When Bilbo Baggins completed his book, he titled it There and Back Again. A fitting title, not just for Bilbo’s journey, but for life itself. We are called to return to our origins—the fertile ground of home where we plant the seeds of virtue. Home is also where our moral acts are tested—whether they were ostentatious or truly grounded in goodness. As the Sufi teaches, “Worship done for ostentation is submerged in the earth, but that which is done for God’s sake ascends to celestial spheres.”
Living a hidden life, filled with the simple routines of seeing smiling faces, doing good work, breaking bread, singing song, and sharing prayer, is a direct action against the global monoculture. Countless poets and sages praise the hidden life. Seeking the grandiose and deluding ourselves that we can make history, on the contrary, is a folly sold to us by a culture that consumes itself, and the planet.
This emptiness mirrors the broader cultural narrative of seeking grandeur to fill a spiritual void. It is no coincidence that at the turn of the twentieth century, Filippo Tommaso Marinetti, founder of Italy’s Futurist Movement, glorified violence and destruction as paths to immortality. He asserted, “We will glorify war—the world’s only hygiene—militarism, patriotism, the destructive gesture of freedom-bringers, beautiful ideas worth dying for, and scorn for woman. We want to demolish museums and libraries, fight morality, feminism and all opportunist and utilitarian cowardice.” This impulse is woven into our stories, myths, literature, and film, perpetuating the allure of spectacle and destruction. Just recently, the world witnessed a young man publicly execute the CEO of a health insurance company in the United States as an act of vigilante justice.
Modern man seeks the grandiose. Perhaps it may not lead to acts of violence, but it leads to a delusion of grandeur, and the rise of social media, where people are called to share the extravagant, is a testament to this. Our activism and community organizing often follow this same pattern. Events must be grand, movements must go viral, and voices must be amplified on public stages. While these efforts can be powerful, they risk losing the quiet, meaningful work that sustain communities.

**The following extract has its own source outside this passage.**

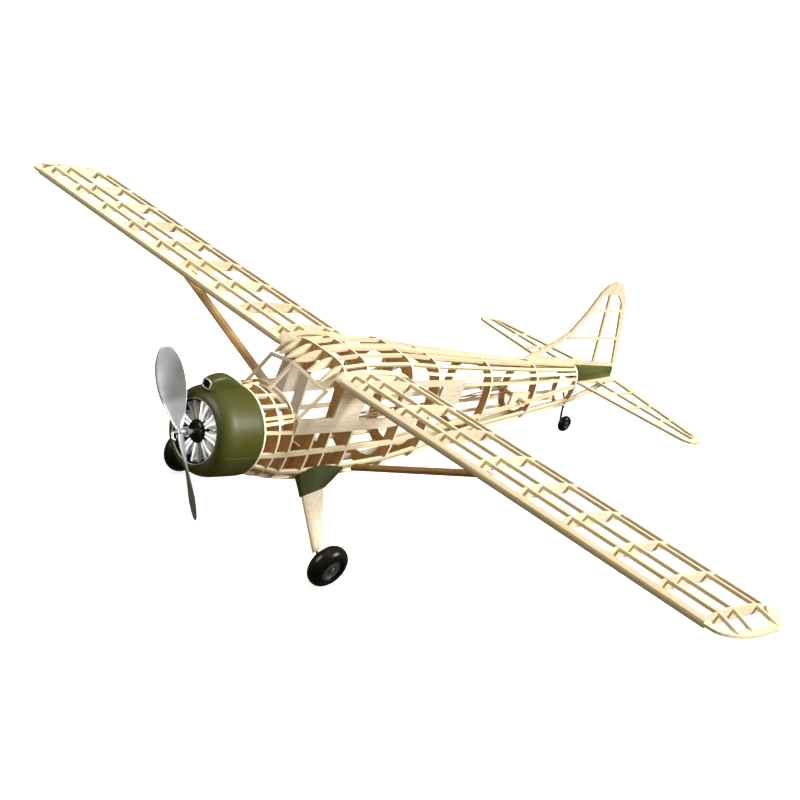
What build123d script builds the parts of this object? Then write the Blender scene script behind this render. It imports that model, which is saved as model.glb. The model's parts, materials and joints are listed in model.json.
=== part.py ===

That quiet, meaningful work lasts generations, and the testament is found all over the world. In the 19th century, the great Senegalese Warrior-Saint, Shaykh Amadou Bamba, is said to have taught his disciples, during the brutal French occupation, to focus on building community through small-scale agriculture, regular communal worship, community schoolhouses, and trust in God.1 For over a century, disciples have continued to preserve Shaykh Amadou Bamba’s Legacy—a legacy that didn't make noise but rather built men and women of God.
It is those small acts that live on. A regular meeting between friends, family dinners, reading circles, choirs, etc. These are the lifeblood of goodness. The Great Sufis, just like the Hobbits remind us of what William Wordsworth called “the best portion of a good man's life: his little, nameless, unremembered acts of kindness and love.” They are anti-industry, par excellence. In Tolkien’s world, their courage lies not in seeking greatness but in living simple, grounded lives. As Gandalf says, “It is the small everyday deeds of ordinary folk that keep the darkness at bay.” In a world obsessed with being remembered, perhaps the true heroism lies in remembering those who are forgotten: the elders, the orphans, the sick. A good life needs no image or public validation—only quiet service and love.
Cochrane, Laura L. "Addressing Drought through Rural Religious Communities in Senegal." Africa, vol. 90, no. 2, 2020, pp. 339–356. Cambridge University Press. Accessed January 5, 2025.
Beautiful. As the aged Bilbo remarks, “It is no bad thing to celebrate a simple life.”